PROVIDED MATERIAL ::
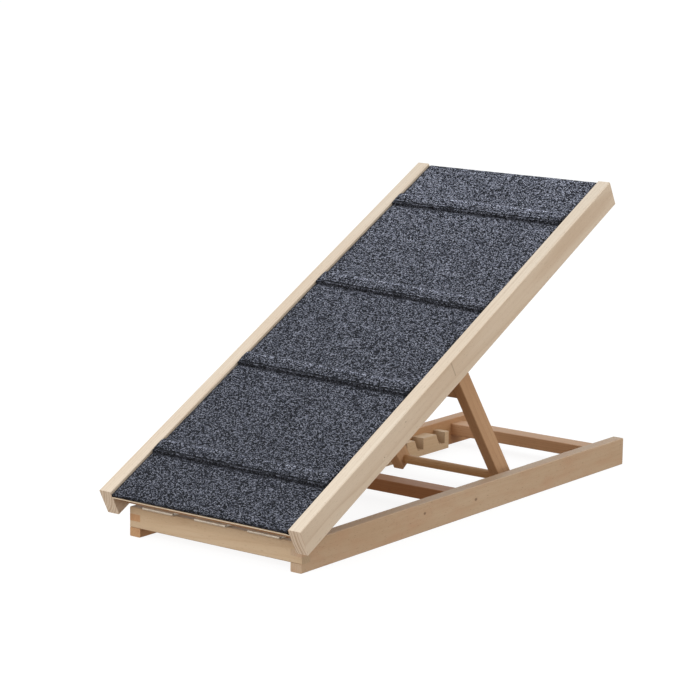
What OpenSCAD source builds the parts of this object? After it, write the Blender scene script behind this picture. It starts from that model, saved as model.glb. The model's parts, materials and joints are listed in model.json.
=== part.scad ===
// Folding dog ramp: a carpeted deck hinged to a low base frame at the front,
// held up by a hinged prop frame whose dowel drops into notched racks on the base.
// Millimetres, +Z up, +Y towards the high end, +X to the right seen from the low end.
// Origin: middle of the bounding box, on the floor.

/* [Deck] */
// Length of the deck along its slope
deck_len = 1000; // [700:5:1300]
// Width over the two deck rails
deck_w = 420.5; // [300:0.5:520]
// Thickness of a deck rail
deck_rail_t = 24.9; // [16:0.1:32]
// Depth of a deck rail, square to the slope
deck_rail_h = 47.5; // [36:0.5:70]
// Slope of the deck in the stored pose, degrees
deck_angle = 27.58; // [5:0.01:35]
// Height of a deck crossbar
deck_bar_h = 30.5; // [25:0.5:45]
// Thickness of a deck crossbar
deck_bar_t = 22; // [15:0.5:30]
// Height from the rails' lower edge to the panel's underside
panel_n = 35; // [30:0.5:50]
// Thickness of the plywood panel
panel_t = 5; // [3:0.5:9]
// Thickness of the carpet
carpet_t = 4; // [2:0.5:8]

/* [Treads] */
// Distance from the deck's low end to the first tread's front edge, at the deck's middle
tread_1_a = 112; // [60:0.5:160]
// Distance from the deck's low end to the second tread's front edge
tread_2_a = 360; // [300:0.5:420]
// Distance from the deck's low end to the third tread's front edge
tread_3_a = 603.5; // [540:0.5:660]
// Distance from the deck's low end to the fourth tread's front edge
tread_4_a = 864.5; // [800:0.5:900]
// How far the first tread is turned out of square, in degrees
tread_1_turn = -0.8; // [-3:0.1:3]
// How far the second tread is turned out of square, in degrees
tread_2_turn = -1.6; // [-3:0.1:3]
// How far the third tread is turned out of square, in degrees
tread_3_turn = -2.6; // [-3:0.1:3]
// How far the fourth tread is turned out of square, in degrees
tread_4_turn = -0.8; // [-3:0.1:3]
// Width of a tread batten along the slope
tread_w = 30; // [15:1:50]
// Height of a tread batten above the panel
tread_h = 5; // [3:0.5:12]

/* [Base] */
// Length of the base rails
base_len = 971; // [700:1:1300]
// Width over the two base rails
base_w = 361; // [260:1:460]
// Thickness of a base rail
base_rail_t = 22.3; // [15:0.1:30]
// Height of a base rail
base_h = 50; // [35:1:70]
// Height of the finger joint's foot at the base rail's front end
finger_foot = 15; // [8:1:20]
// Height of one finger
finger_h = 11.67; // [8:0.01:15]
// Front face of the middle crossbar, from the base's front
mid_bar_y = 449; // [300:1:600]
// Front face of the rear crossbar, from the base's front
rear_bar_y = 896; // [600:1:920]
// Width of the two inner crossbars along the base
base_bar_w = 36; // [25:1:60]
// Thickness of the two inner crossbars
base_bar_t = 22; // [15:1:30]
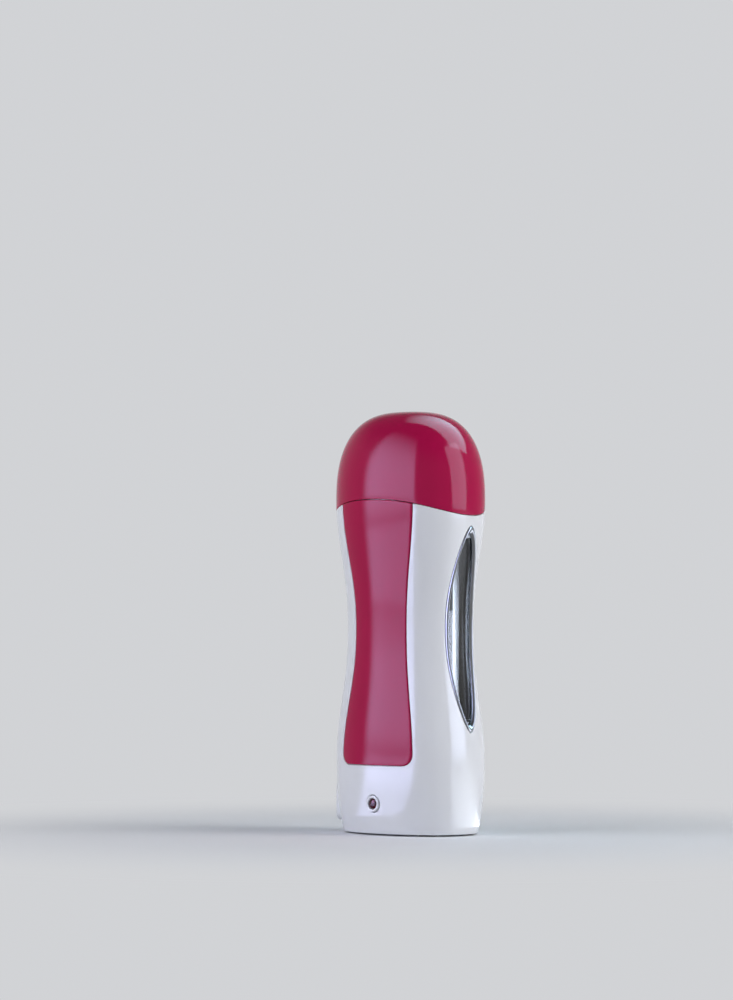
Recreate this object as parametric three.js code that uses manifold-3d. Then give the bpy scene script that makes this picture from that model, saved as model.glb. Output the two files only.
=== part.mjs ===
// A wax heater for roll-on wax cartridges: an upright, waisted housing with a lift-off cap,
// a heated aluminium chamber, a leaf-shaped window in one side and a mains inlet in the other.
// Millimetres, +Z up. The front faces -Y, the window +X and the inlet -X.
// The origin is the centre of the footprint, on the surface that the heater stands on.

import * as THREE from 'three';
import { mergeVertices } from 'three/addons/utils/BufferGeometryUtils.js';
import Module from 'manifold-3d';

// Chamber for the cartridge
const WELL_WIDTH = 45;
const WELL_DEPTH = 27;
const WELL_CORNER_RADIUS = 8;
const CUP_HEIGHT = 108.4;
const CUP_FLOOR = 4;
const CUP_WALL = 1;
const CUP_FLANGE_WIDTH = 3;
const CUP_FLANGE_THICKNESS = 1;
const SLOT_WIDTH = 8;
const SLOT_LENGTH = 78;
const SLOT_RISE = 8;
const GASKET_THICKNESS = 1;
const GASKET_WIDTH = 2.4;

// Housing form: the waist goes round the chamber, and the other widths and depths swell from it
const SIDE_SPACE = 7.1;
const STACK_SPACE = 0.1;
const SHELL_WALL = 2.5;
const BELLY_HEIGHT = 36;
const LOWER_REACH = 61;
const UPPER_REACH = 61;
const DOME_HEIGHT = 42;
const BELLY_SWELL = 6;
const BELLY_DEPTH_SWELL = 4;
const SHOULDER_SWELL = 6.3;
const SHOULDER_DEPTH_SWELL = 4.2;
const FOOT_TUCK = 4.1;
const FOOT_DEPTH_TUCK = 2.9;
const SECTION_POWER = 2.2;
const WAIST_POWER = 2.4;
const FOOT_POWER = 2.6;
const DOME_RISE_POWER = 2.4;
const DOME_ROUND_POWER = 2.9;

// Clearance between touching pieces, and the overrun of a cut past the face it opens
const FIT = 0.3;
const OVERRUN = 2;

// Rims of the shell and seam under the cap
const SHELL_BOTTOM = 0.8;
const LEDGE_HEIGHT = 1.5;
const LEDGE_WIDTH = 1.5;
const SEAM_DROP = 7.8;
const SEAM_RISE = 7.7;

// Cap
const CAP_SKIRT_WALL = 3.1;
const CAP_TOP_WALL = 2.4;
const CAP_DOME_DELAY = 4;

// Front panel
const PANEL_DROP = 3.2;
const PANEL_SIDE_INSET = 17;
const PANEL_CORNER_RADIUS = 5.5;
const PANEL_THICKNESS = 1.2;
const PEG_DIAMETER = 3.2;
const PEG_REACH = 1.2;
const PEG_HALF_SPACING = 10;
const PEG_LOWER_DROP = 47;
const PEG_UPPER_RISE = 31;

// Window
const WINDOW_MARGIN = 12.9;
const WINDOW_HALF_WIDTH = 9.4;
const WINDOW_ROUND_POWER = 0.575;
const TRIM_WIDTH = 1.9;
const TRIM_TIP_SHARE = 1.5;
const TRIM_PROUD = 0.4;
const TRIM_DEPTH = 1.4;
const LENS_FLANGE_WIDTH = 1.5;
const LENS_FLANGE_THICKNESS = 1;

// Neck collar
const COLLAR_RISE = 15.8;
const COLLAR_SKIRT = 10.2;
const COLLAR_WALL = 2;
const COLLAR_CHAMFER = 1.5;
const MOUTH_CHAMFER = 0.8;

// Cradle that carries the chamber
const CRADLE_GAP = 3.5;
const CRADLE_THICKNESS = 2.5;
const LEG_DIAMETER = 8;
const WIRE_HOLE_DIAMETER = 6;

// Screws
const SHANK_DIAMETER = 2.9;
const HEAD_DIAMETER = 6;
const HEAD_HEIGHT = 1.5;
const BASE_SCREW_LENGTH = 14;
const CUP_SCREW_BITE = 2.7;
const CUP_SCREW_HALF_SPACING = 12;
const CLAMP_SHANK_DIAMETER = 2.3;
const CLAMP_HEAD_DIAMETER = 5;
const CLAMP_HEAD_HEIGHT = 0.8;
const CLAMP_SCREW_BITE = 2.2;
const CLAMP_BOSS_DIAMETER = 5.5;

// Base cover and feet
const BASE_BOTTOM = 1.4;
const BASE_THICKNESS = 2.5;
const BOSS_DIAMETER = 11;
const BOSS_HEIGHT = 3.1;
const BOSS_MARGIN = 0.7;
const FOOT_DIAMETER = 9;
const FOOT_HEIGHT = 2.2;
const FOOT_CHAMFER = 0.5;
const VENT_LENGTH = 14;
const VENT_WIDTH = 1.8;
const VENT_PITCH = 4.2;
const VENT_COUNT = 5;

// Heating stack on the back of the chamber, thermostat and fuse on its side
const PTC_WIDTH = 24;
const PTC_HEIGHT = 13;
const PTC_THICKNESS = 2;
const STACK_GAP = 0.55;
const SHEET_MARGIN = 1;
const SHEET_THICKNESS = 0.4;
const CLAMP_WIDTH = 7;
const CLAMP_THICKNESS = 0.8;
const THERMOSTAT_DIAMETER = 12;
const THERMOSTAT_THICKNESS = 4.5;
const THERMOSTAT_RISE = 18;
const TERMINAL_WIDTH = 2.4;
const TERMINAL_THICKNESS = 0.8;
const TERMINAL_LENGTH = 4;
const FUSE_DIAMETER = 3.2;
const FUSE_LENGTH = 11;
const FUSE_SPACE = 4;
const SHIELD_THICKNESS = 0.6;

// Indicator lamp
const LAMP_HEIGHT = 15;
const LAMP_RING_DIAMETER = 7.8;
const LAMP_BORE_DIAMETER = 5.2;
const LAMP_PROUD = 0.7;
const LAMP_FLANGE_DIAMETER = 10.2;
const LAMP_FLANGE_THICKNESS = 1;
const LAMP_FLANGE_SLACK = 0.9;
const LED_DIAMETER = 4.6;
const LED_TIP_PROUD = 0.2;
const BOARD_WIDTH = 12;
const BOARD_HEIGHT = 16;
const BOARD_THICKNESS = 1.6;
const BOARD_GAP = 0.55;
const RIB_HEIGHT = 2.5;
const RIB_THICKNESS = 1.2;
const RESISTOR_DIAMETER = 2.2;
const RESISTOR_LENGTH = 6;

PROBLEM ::
Write out a verbatim copy of the data, beginning with its first line and ending with the line that contains "on the floor.".

RESULT FOR THIS TASK ::
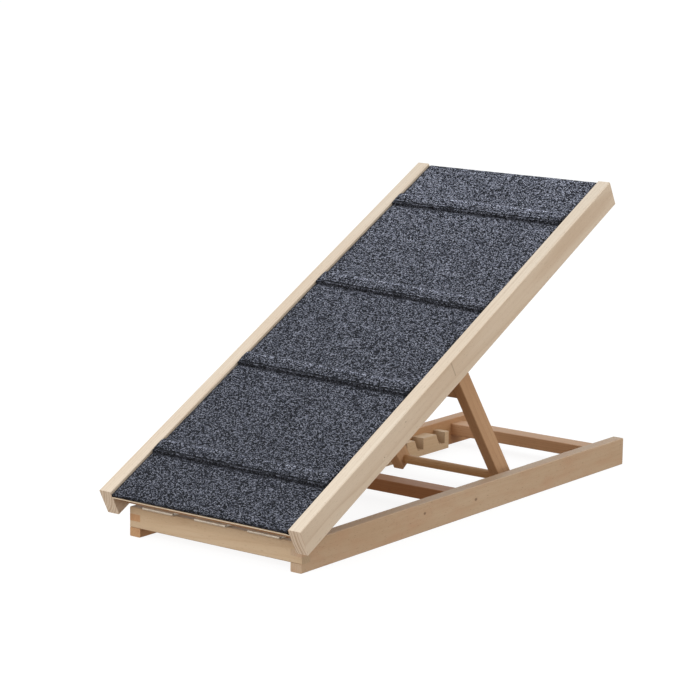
What OpenSCAD source builds the parts of this object? After it, write the Blender scene script behind this picture. It starts from that model, saved as model.glb. The model's parts, materials and joints are listed in model.json.
=== part.scad ===
// Folding dog ramp: a carpeted deck hinged to a low base frame at the front,
// held up by a hinged prop frame whose dowel drops into notched racks on the base.
// Millimetres, +Z up, +Y towards the high end, +X to the right seen from the low end.
// Origin: middle of the bounding box, on the floor.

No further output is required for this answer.